12 de abril 2021. El Espectador

 

Necesitaba oxigenarme de la violencia que intenta destrozar a mordiscos la paz, ventilarme de los funcionarios mediocres y lambones que persiguen apellidos en cacerías de brujas, y de los fariseos indignados por las maestras que preguntan por la verdad.

Tal vez por eso, sin visa ni pasaje ni hotel reservado, emprendí sin moverme de mi casa un viaje imprevisto. Con ese nudo que a veces nos aprieta la nostalgia, llegué al uniforme del suéter rojo y a las cuerdas de una guitarra que no aprendí a tocar. Una adolescencia vivida hace 50 años me estaba esperando al otro lado de la puerta del avión imaginario.

Todo empezó hacia la medianoche de un día cualquiera; tenía ese cansancio que producen los martes inciertos, días sin bordes y con pandemia, reportes de muertos que nunca debieron ser, mentiras y manipuleos grotescos por parte de los líderes de cartón.

De repente apareció en Facebook una página sugerida: “Seguidores de Pablus Gallinazus”. ¡Pablus! Artista maravilloso, poeta rebelde —perdón por el pleonasmo—, que nos enseñó a protestar porque la vida ha sido injusta desde chiquita. No habían pasado siete segundos cuando ya estaba navegando en su página y el tiempo empezó a correr, pero hacia atrás, como se mueven los recuerdos.

Mi ventana de ciudad se llenó de rosas rojas y amarillas, y de mulas revolucionarias que bajaban del monte. Era de esperarse; uno está hecho de una arcilla donde quedan las huellas de todo lo que le ha pasado: el eco de lo que tarareaba de ida al colegio, la fuerza de los amores que le dieron vida y agonía al corazón, y los hilos que nos remiendan la memoria; uno lleva puestas las ecuaciones del tablero y las otras, las inquilinas que se convirtieron en dilemas y nos cambiaron las líneas de la mano por círculos concéntricos de heridas y reconciliaciones.

En una entrevista le oí decir a Pablus Gallinazus que uno debe ser útil y armónico y escribir poesía, es decir, “hablar sin recortes, con generosidad y con la verdad”. ¡Qué felicidad saber que buena parte de mi rebeldía la tejí cantando la suya!

Pablus, el nadaísta a quien las emisoras y los gobiernos de turno vetaban porque la crítica es el oxígeno del pueblo y la pesadilla del poder, fue voz, motor y piel de una generación que tenía la capacidad de llamar las cosas por su nombre, de ser políticamente incorrecta y no resignarse a ninguna de las expresiones de la infamia.

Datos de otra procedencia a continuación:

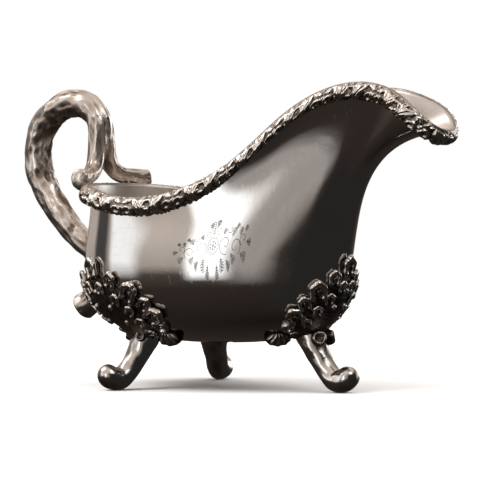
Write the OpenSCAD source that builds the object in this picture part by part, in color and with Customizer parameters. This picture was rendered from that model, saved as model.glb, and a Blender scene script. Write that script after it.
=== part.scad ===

Una generación que vivía para defender la vida misma, rechazar las presiones y opresiones de los imperialismos, y tenerle más miedo al miedo que a la muerte; una generación ebria de sueños y urgida de emancipación. Protestar era el nombre del juego, la fiebre cotidiana que nos daba cuerda para cruzar ríos y cuadernos. Estábamos dispuestos a lo que fuera con tal de salvar la libertad: ya habíamos descubierto que la costumbre es una enfermedad de transmisión social.

“A nosotros los milagros se nos dan silvestres”, dice Pablus a sus 78 años. Imagino que a eso llegaron él y Tita, su compañera de la caja de pan, luego de mezclar amor y rebeldía, verdad, gratitud y poesía.

Le dije y me prometí que cuando pase esta locura viral iré a verlo. Una o dos generaciones —quizá tres— aprendimos con sus canciones a inventar primaveras y a no quedarnos callados. Un día a las seis estaré frente a su puerta; le llevaré “una flor para mascar” y le daré las gracias por haberme acompañado —sin saberlo ni abandonarme— a ser y resistir en este camino libertario, imperfecto y soñador.